Now we see the opposite. The slope is steeper for large pot sizes, regardless of where you look. That suggests, more intuitively, that errors are liable to be more consequential when the pot gets big. Which chart is right? That depends on whether percentages or odds are a better basis for comparing your errors in judgment. On the whole, I think percentages are the better of the two, because my intuition is that whether the true percentage is 50 percent or 10 percent, I tend to be accurate to within almost the same tolerance (say, 5 percent), or close. At least it seems like a much better approximation than using an odds scale, although I'm willing to entertain other suggestions.
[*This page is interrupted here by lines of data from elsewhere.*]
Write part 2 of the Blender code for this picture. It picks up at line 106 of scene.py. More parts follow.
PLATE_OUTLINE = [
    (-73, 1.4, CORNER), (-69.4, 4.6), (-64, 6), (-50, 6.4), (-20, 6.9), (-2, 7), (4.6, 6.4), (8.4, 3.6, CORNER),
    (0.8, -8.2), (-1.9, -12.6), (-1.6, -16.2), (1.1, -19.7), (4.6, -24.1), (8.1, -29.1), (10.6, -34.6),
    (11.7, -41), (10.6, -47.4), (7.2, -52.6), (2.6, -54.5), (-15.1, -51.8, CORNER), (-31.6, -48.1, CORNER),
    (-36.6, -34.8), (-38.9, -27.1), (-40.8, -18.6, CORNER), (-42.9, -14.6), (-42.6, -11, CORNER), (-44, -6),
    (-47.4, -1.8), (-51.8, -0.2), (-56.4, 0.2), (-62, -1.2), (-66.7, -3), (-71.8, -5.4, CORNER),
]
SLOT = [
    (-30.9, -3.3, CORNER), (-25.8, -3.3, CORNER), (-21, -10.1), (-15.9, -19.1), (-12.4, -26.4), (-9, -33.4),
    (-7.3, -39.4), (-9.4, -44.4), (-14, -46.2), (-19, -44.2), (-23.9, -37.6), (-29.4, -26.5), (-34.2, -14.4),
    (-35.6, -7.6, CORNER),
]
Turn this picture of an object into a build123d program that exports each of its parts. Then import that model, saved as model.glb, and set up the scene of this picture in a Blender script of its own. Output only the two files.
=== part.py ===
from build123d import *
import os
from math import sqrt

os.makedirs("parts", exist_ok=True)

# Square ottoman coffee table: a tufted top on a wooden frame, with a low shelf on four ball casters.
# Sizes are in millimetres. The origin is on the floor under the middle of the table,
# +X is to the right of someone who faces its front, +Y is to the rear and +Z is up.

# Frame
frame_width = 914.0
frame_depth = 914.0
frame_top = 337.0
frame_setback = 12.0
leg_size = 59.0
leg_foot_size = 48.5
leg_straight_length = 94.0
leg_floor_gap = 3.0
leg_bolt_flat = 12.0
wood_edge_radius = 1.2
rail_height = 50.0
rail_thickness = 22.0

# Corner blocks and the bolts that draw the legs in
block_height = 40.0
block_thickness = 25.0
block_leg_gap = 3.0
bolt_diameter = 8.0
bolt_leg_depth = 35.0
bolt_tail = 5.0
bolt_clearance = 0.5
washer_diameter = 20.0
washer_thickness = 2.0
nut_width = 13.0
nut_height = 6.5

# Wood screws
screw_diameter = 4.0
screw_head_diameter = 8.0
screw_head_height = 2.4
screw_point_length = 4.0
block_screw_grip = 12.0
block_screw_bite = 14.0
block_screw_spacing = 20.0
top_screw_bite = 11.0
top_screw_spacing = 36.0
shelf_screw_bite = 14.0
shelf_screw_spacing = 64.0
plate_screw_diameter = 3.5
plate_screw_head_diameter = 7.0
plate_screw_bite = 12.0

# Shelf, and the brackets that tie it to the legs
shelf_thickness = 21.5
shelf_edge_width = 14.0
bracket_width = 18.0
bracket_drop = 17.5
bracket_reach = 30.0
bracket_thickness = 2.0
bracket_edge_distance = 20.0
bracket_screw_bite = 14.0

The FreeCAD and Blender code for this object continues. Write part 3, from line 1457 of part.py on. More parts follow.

However you slice it, these graphs lend some concrete imagery to warnings about folding on the end in limit poker. As the pot starts to get even moderately large, not only is calling much more often correct, but the balance between the possible errors you might make weighs strongly in favor of calling. Unless you're relatively certain about your probability of winning, there's a lot more upside to calling than there is downside. A few too many calls will cost you a lot less than a few too many folds. Although calling too often at other stages of the hand can get you into a lot of trouble, calling too often on the end, especially in looser games, may approximate correct strategy more closely than folding too often, especially when you have very little idea of what your true probability of winning is. Even in tight, passive games, the same applies, only not as strongly. The pot has to be pathologically small before the largest risk associated with a bad call exceeds the largest risk associated with a bad fold.

Although there's not much conveyed by these graphs that isn't captured by oft-given advice about the dangers of making too many "good" folds when the pot gets big, I find that having an image in mind helps me keep in mind the real costs of making errors with difficult decisions.